This invention relates to an X-Y plotter, and more particularly, to an X-Y plotter of the type wherein a non-perforated recording paper is fed to the X-Y plotter for recording.
An X-Y plotter of this type, which requires no guide perforation in a recording paper, is disclosed, for example, U.S. Pat. No. 4,683,480, wherein since no guide perforation is required for the recording paper, and low-weight paper can be used, a high speed plotter can be obtained without using any complicated paper feed mechanism, resulting in a reduced sized X-Y plotter.
For developing an X-Y plotter of the above-mentioned type, one of the most important problems to be solved lies in its paper feed mechanism. There is required a special paper feed mechanism which can move or feed the paper in an exact manner without slippage with respect to the non-perforated paper.

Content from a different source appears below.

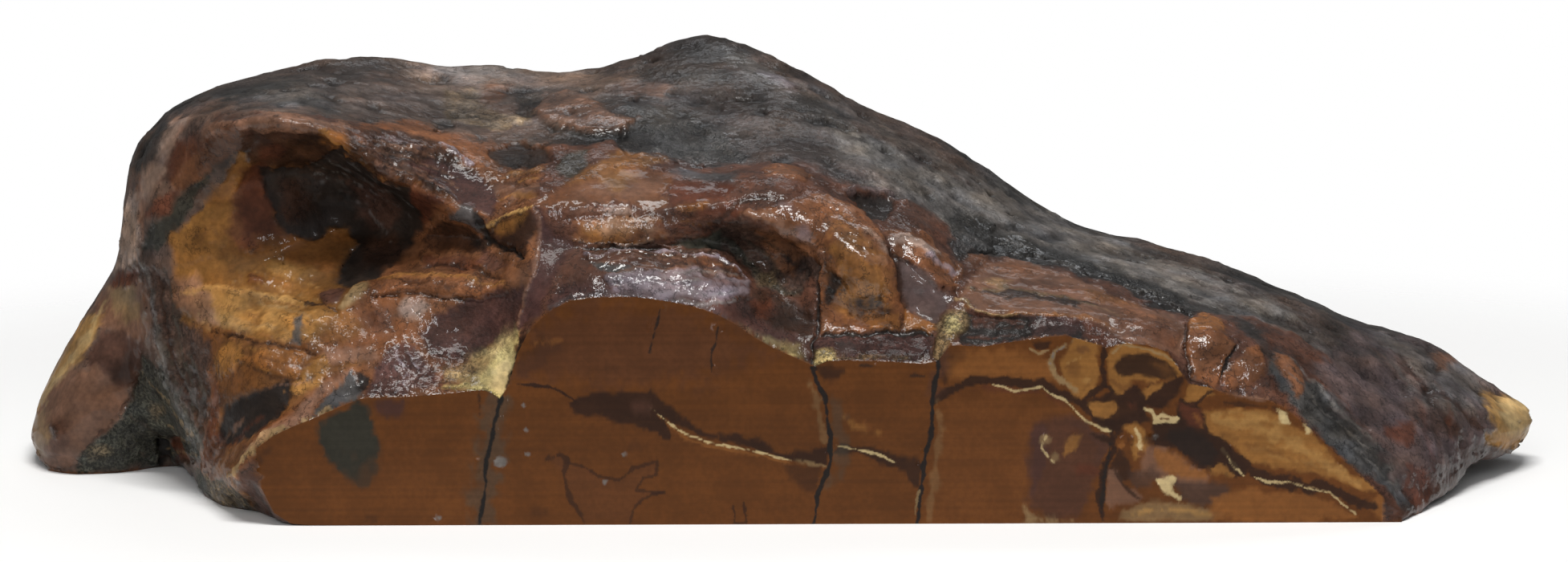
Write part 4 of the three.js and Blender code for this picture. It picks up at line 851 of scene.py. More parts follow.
# %% Forms of the rind
RIND = [
    patch("500,60 760,60 800,110 700,175 430,150 400,110", "rind_brown", 22, 0.75),
    patch("500,86 600,72 790,98 740,114 580,114 520,108", "blush", 14, 0.5, wet=0.15),
    patch("540,80 620,72 700,84 640,96 560,96", "ash_and_sheen", 12, 0.6, wet=0.1),
    patch("594,120 612,106 642,109 628,125 607,130", "sienna", 6, 0.7, 0.1),
    patch("552,113 588,109 604,128 634,144 668,136 660,152 623,160 556,146", "tan", 5, 0.6, 0.0, 0.8, 0.0),
    patch("552,118 590,112 610,134 650,146 620,156 560,142", "ash_and_sheen", 9, 0.4, 0, 0.8, 0.0),
    patch("640,118 672,112 676,134 650,140", "rind_dark", 5, 0.8, -0.15, 0.8),
    patch("540,149 560,146 567,157 545,160", "pitch_and_shade", 4, 0.9, -0.3),
    patch("650,138 668,139 670,146 652,146", "pitch_and_shade", 3, 0.8, -0.2),
    patch("671,136 685,120 706,112 738,122 744,133 768,146 797,146 781,160 760,165 679,154", "rose", 5, 0.9,
          0.45, 0.25, 0.8),
    line("676,158 748,168 776,164", "rind_dark", 7, 3, 0.8, -0.3),
    patch("760,176 808,152 861,149 915,171 930,195 915,213 878,213 808,202", "rind", 6, 0.9, 0.15, 0.9,
          0.8),
    patch("762,170 786,160 812,166 826,180 812,192 784,194 766,184", "pitch_and_shade", 5, 0.85, -0.5, 0.6, 0.2),
    patch("828,156 866,156 892,174 880,186 850,178", "pitch_and_shade", 5, 0.6, -0.2, 0.9, 0.6),
    line("813,204 845,207 878,209", "pitch_and_shade", 6, 2, 0.9, -0.3),
    spot("890,67", "45,9", "rind_dark", 8, share=0.8),
    # The ash and lilac spots at the peak are painted sheen on the satin rind.
    spot("873,96", "28,9", "ash_and_sheen", 9, share=0.35),
    spot("945,86", "48,12", "ash_and_sheen", 9, 28, 0.6, 0.2, 0.3, 0.9),
    spot("968,98", "26,6", "lilac_highlight", 6, 28, 0.5, 0.2, 0.2, 1.0),
    line("880,120 940,128 1000,150", "pitch_and_shade", 9, 5, 0.6, -0.2, 0.6),
    patch("770,100 835,104 830,120 780,122", "rose", 8, 0.55),
    line("744,122 790,126 837,130", "rind_dark", 9, 4, 0.7, -0.15),
    line("896,124 925,127 958,133", "rind_dark", 9, 4, 0.7, -0.15),
    patch("1037,194 1069,194 1099,212 1113,232 1046,212", "rind_brown", 5, 0.8, 0.3, 0.3),
    # A broad painted grey sheen down the right slope of the rind.
    patch("1040,160 1620,395 1560,398 1420,345 1200,290 1040,200", "ash_and_sheen", 18, 0.8, 0.0, 0.3),
    patch("760,84 850,40 910,50 970,90 960,124", "pitch_and_shade", 16, 0.6),
    patch("200,140 240,110 320,90 500,78 520,92 330,116 230,150", "rind_dark", 12, 0.6),
    patch("660,100 760,90 900,110 1000,150 1160,262 960,200 860,140", "bark", 22, 0.35),
    patch("1172,266 1210,268 1260,284 1470,366 1500,390 1478,396 1370,352 1270,322 1225,318 1190,330",
          "rind_dark", 6, 0.9, 0.1, 0.9, 0.8),
    spot("1250,284", "12,6", "pitch_and_shade", 3, share=0.9, rise=-0.45, wet=0.8),
    line("1206,318 1240,312 1290,318 1340,332 1484,394", "pitch_and_shade", 7, 2.5, 0.85, -0.4),
    patch("1360,321 1394,328 1400,340 1366,334", "rind_dark", 4, 0.8, -0.2, 0.5),
    line("1422,378 1450,384 1481,391", "pitch_and_shade", 5, 1.5, 0.85, -0.25),
    line("1500,365 1580,400 1660,440", "ash_and_sheen", 9, 6, 0.25),
    line("1450,360 1530,396 1600,436", "rind_dark", 8, 4, 0.6, -0.2),
    patch("1206,319 1232,319 1227,332 1208,334", "sienna", 3, 0.6, 0.15),
    line("1190,330 1187,350 1192,370", "rind_dark", 7, 2, 0.8, -0.35),
    # More painted grey sheen on the upper right slope.
    patch("1080,190 1200,215 1400,295 1430,330 1300,320 1150,275", "ash_and_sheen", 26, 0.22),
]
RIND += (
    streaks("960,80 1100,150 1300,265 1560,365", "1100,215 1200,262 1350,322 1600,405", 22,
            ("ash_and_sheen", "rind_dark", "ash_and_sheen", "rind_brown"), 6, 0.22, 0.15, 25)
    + streaks("250,130 400,90 600,90 830,70", "270,150 430,140 600,160 760,160", 16,
            ("rind_dark", "rind_brown", "ash_and_sheen"), 6, 0.2, 0.12, 26)
)
# A painted highlight on one wet fold, and painted shade in the deepest gaps, where no light gets in, come
# after all the others.
PAINTED_GLINT_AND_SHADE = [
    spot("825,360", "52,9", "lilac_highlight", 8, 6, 0.6, wet=0.9),
    spot("1242,410", "30,13", "pitch_and_shade", 8, 8, 0.5, wet=0.1),
    spot("975,392", "24,12", "pitch_and_shade", 7, 0, 0.5, wet=0.1),
    spot("645,198", "26,8", "pitch_and_shade", 6, 0, 0.6, wet=0.1),
]
SKIN_FORMS = RIND + LEFT_LOBE + HOLLOW + CRUMPLE + BUTTRESS + SHELF + RIGHT_LOBE + PAINTED_GLINT_AND_SHADE
print(len(RIND), "forms on the rind;", len(SKIN_FORMS), "on the natural skin in all")

# %% [markdown]
# ## Paint and relief at any point
# One function says, for any points of the piece, what colour they have, how glossy they are, how
# coarse their crust is, and how far they stand out. The same answer serves twice: it tells where the
# mesh has to be fine, and later it is what the mesh keeps. Points are looked up with a slightly
# wandering gaze, so that no outline runs as smoothly as it was drawn.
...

The X-Y plotter of the above-mentioned U.S. Patent comprises a cylindrical drive or feed roller, the outer surface of which is formed with a plurality of projections fabricated by machining the surface in the circumferential and axial directions, with each of these projections having a top sharpened by machining, which thrusts into the paper, and prevents slippage between the paper and the roller.
The thrust depth of the projection, however, is not maintained constant, but varies in dependence upon the thickness or the hardness of the paper, because there is provided no means or reference plane which ensures to maintain the thrust depth of the projections constant. This unfavorable phenomenon of the prior art is significant in the case of a thin and flexible recording paper, where the thrust depth is gradually increased during a paper feeding operation, and at last adjacent thrust holes may be joined together, causing break down of the recording paper.